Similarly, Tec’s mother did not speak about her Holocaust past for 30 years. But in the late 1970s she engaged with her memories of surviving the war as a hidden child in a memoir. It wasn’t until Nechama Tec published “Dry Tears: The Story of a Lost Childhood” that Leora learned the extent of her mother’s story. When Tec returned to Poland for the second time in 2007, she was ready to embark on a deeper exploration of her family’s history in Poland.

Tec noted that she often encounters people who have a strong animosity toward Poland. She frequently hears remarks that the Poles were worse than the Germans and that Jews have no reason to travel to Poland. For some, contemporary Jewish life is like a Potemkin village, only on display for tourists. Others are ambivalent or worry that going to Poland begs the question that framed Tec’s presentation: “Is it possible for Jews of Polish descent to walk into Poland and find anything beyond loss?”

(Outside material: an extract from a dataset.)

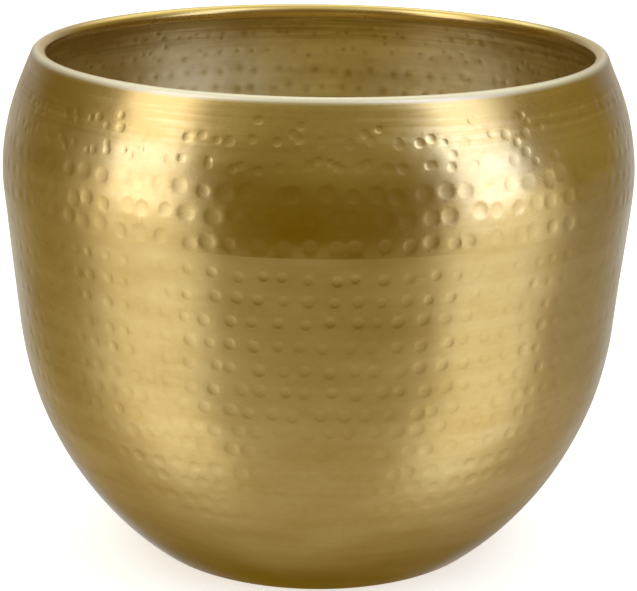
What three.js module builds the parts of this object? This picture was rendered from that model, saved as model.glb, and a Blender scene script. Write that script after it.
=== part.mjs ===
// Brass planter pot: a spun lower bowl and a spun shoulder band, lapped and brazed together at
// the break line round the body, with the lip of the band rolled round a wire.
// Millimetres, +Z up, origin at the middle of the flat base.
import * as THREE from "three";

// Driving dimensions
const MAX_RADIUS = 180; // widest place of the shoulder
const WIDEST_HEIGHT = 219;
const OVERALL_HEIGHT = 290;
const SHEET = 1.2;
const GAP = 0.3; // clearance between pieces that lie against each other

const CREASE_HEIGHT = 213; // break line, where the two shells meet
const CREASE_RADIUS = 179.8;
const WALL_LEAN = THREE.MathUtils.degToRad(5.4); // outward lean of the wall below the break line
const CONE_HEIGHT = 80; // straight part of that wall
const BELLY_ARC = 194; // arc that rounds the wall under
const BASE_FILLET = 5; // arc between the belly and the flat base
const LAP = 10; // how far the bowl stands up behind the shoulder band

const SHOULDER_ARC = 134;
const SHOULDER_LEAN = THREE.MathUtils.degToRad(23.2); // inward lean of the wall under the lip
const WIRE_RADIUS = 2.7;
const LIP_INNER = WIRE_RADIUS + GAP;
const LIP_OUTER = LIP_INNER + SHEET;
const LIP_HEIGHT = OVERALL_HEIGHT - LIP_OUTER; // height of the wire's centre line
const CURL_END = THREE.MathUtils.degToRad(295); // where the rolled edge stops, short of the wall
const BRAZE_HEIGHT = 3.2;

// Fineness of the round shapes
const ROUND_SEGMENTS = 64;
const BELLY_STEPS = 9;
const FILLET_STEPS = 3;
const SHOULDER_STEPS = 5;
const CURL_STEPS = 11;
const WIRE_STEPS = 10;

// Finish of the metal
const BRASS = { roughness: 0.38, metalness: 1 };

// Points of an arc in the (radius, height) plane, both ends included.
function arc(centre, radius, start, end, steps) {
  return Array.from({ length: steps + 1 }, (_, i) => {
    const angle = THREE.MathUtils.lerp(start, end, i / steps);
    return new THREE.Vector2(Math.cos(angle), Math.sin(angle)).multiplyScalar(radius).add(centre);
  });
}

// One piece of the pot: a closed outline turned once round the pot's axis.
function turned(name, outline, look) {
  const closed = outline[0].x === 0 ? outline : [...outline, outline[0].clone()];
  const geometry = new THREE.LatheGeometry(closed, ROUND_SEGMENTS);
  geometry.rotateX(Math.PI / 2);
  const mesh = new THREE.Mesh(geometry, new THREE.MeshStandardMaterial(look));
  mesh.name = name;
  return mesh;
}

// Centre of the belly arc: tangent to the straight wall, CONE_HEIGHT below the break line.
const bellyCentre = new THREE.Vector2(
  CREASE_RADIUS - CONE_HEIGHT * Math.tan(WALL_LEAN) - BELLY_ARC * Math.cos(WALL_LEAN),
  CREASE_HEIGHT - CONE_HEIGHT + BELLY_ARC * Math.sin(WALL_LEAN),
);

// Centre of the base fillet: tangent to the ground and, from inside, to the belly arc.
const baseCentre = new THREE.Vector2(
  bellyCentre.x + Math.sqrt((BELLY_ARC - BASE_FILLET) ** 2 - (bellyCentre.y - BASE_FILLET) ** 2),
  BASE_FILLET,
);

// One face of the bowl's sheet, from the axis up to the top of the straight wall.
function bowlFace(inset, top) {
  const blend = Math.atan2(baseCentre.y - bellyCentre.y, baseCentre.x - bellyCentre.x);
  const drop = CREASE_HEIGHT - top;
  const wallRadius = CREASE_RADIUS - inset / Math.cos(WALL_LEAN) - drop * Math.tan(WALL_LEAN);
  return [
    new THREE.Vector2(0, inset),
    ...arc(baseCentre, BASE_FILLET - inset, -Math.PI / 2, blend, FILLET_STEPS),
    ...arc(bellyCentre, BELLY_ARC - inset, blend, -WALL_LEAN, BELLY_STEPS).slice(1),
    new THREE.Vector2(wallRadius, top),
  ];
}

// The bowl steps in at the break line and stands up behind the shoulder band.
const lapFace = CREASE_RADIUS - SHEET - GAP;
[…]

David Kurtz’s footage turns out to pay homage to his hometown of Nasielsk. Just 35 miles northwest of Warsaw, the town, on the cusp of modernity, was also home to a Hasidic community, religious schools and a number of synagogues. “The first thing you think of when you see this [film] is that we know what they don’t know,” Kurtz said. “It’s what gives the film its tremendous power and poignancy. It captures a perfectly exciting day when Americans came to visit, but we know how terribly brief their future was.”

Kurtz’s lucky break in his research came when the granddaughter of a survivor from Nasielsk happened to see the film online and recognized her grandfather, Maurice Chandler, as a 13-year-old. Chandler was still alive at 92 and blessed with a prodigious memory. He was able to identify a number of people in the film for Kurtz. With actual names in hand, Kurtz tracked down a number of those survivors through arduous legwork and sifting through extensive archives.

At the center of Tec’s trips to Poland was her burgeoning friendship with two non-Jewish Poles dedicated to preserving the memory of Poland’s Jews. Witek Dabrowski and Tomek Pietrasiewicz joined forces to found a cultural center and theater in Lublin called the Brama Grodzka Teatr NN—a place devoted to preserving Jewish life and memory in the city of Lublin. Before the war there were 43,000 Jews in Lublin. Today only 40 Jews live there. Tec’s friendship with Dabrowski and Pietrasiewicz not only allowed her to delve into the richness of Lublin’s prewar Jewish life, it also led her to meet the daughter of the family that sheltered her mother, aunt and grandparents during the war. For 65 years this Polish woman had saved photographs of Tec’s family.

Leora Tec
Leora Tec

Tec says that on the study tours she leads, participants are frequently surprised at how colorful a city Krakow is. “I wonder,” she noted, “why the Poland of our times is sometimes a Poland of grainy black-and-white archival footage that has not gone beyond World War II and into a colorful modern country. What keeps it in the past in our minds?”

Perhaps David Kurtz’s footage can offer some answers. It portrays a jocularity as people vie to get into the frame. It shows men and women and children enjoying the attention of an American tourist with his camera. But perhaps most important, two-thirds of the film is in color, giving texture and vibrancy to a world forever gone.